* begin *

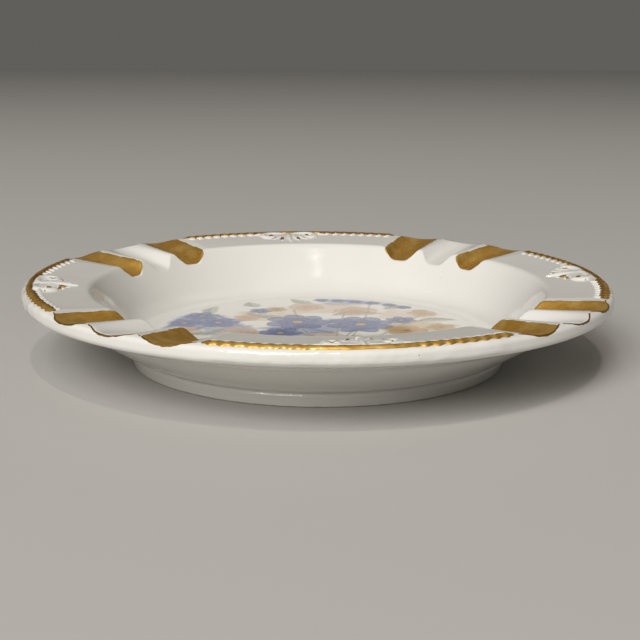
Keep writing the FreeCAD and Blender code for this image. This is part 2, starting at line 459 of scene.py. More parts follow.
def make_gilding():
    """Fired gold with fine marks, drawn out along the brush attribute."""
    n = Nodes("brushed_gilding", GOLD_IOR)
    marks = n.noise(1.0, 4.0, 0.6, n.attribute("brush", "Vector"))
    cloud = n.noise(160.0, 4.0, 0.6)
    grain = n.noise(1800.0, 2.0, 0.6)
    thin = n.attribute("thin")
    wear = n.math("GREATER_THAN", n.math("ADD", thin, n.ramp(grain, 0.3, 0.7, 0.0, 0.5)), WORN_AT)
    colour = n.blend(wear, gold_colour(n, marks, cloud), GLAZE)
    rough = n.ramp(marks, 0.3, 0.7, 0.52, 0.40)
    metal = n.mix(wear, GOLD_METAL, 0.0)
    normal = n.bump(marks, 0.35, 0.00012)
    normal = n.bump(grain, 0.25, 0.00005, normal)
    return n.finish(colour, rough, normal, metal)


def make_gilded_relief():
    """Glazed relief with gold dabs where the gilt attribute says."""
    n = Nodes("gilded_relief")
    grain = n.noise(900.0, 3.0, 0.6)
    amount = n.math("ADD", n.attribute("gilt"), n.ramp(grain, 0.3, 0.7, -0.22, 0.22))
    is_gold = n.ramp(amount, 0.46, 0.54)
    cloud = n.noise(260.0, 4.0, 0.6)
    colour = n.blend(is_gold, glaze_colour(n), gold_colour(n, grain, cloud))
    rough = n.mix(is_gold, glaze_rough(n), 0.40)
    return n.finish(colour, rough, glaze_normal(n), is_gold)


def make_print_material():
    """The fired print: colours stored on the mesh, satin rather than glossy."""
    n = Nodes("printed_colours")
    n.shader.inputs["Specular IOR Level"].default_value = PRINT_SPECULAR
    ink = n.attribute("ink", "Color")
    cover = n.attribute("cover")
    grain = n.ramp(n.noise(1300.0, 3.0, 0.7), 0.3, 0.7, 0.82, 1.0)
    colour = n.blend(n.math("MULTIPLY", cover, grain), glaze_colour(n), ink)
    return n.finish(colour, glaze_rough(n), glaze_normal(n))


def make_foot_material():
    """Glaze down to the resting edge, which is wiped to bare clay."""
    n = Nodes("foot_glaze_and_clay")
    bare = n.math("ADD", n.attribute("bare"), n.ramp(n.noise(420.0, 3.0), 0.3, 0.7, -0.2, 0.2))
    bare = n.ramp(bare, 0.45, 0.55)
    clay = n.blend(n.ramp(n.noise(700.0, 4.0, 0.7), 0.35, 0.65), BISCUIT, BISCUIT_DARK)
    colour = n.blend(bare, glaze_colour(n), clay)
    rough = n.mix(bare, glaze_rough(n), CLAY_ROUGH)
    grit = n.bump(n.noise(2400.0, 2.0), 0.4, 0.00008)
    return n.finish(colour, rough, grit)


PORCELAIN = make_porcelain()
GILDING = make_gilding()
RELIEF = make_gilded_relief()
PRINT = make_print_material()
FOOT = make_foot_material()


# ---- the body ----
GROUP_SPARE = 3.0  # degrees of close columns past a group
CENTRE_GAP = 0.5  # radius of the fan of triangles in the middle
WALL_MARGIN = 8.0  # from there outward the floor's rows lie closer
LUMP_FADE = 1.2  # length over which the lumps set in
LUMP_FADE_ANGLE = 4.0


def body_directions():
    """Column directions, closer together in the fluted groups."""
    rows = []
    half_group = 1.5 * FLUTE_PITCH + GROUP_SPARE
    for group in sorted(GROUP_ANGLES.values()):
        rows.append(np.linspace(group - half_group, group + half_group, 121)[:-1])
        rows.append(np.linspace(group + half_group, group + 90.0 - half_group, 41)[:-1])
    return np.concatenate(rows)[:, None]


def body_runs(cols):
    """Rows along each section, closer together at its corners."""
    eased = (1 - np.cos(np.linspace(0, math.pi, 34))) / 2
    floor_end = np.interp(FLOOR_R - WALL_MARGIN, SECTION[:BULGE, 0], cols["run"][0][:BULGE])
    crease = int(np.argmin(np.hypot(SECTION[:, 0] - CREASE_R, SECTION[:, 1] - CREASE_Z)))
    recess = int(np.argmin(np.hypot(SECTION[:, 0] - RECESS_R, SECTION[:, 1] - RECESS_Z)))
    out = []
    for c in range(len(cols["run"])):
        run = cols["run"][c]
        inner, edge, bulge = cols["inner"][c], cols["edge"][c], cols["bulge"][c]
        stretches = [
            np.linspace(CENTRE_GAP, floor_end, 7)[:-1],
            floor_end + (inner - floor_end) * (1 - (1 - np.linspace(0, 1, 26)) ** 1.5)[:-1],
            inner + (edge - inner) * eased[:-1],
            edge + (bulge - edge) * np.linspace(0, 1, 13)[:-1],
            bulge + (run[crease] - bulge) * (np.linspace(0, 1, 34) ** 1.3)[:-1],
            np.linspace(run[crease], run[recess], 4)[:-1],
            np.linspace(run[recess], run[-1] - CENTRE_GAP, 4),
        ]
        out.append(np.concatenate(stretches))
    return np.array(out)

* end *

## Direction
Starting with the first line of the data above, copy each line exactly until you reach the line with "return n.finish(colour, glaze_rough(n), glaze_normal(n))"; include that line as well.

## Output for this task
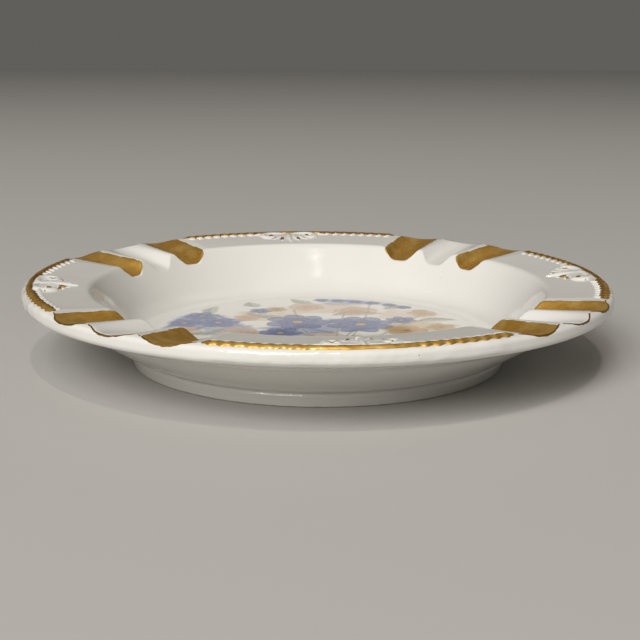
Keep writing the FreeCAD and Blender code for this image. This is part 2, starting at line 459 of scene.py. More parts follow.
def make_gilding():
    """Fired gold with fine marks, drawn out along the brush attribute."""
    n = Nodes("brushed_gilding", GOLD_IOR)
    marks = n.noise(1.0, 4.0, 0.6, n.attribute("brush", "Vector"))
    cloud = n.noise(160.0, 4.0, 0.6)
    grain = n.noise(1800.0, 2.0, 0.6)
    thin = n.attribute("thin")
    wear = n.math("GREATER_THAN", n.math("ADD", thin, n.ramp(grain, 0.3, 0.7, 0.0, 0.5)), WORN_AT)
    colour = n.blend(wear, gold_colour(n, marks, cloud), GLAZE)
    rough = n.ramp(marks, 0.3, 0.7, 0.52, 0.40)
    metal = n.mix(wear, GOLD_METAL, 0.0)
    normal = n.bump(marks, 0.35, 0.00012)
    normal = n.bump(grain, 0.25, 0.00005, normal)
    return n.finish(colour, rough, normal, metal)


def make_gilded_relief():
    """Glazed relief with gold dabs where the gilt attribute says."""
    n = Nodes("gilded_relief")
    grain = n.noise(900.0, 3.0, 0.6)
    amount = n.math("ADD", n.attribute("gilt"), n.ramp(grain, 0.3, 0.7, -0.22, 0.22))
    is_gold = n.ramp(amount, 0.46, 0.54)
    cloud = n.noise(260.0, 4.0, 0.6)
    colour = n.blend(is_gold, glaze_colour(n), gold_colour(n, grain, cloud))
    rough = n.mix(is_gold, glaze_rough(n), 0.40)
    return n.finish(colour, rough, glaze_normal(n), is_gold)


def make_print_material():
    """The fired print: colours stored on the mesh, satin rather than glossy."""
    n = Nodes("printed_colours")
    n.shader.inputs["Specular IOR Level"].default_value = PRINT_SPECULAR
    ink = n.attribute("ink", "Color")
    cover = n.attribute("cover")
    grain = n.ramp(n.noise(1300.0, 3.0, 0.7), 0.3, 0.7, 0.82, 1.0)
    colour = n.blend(n.math("MULTIPLY", cover, grain), glaze_colour(n), ink)
    return n.finish(colour, glaze_rough(n), glaze_normal(n))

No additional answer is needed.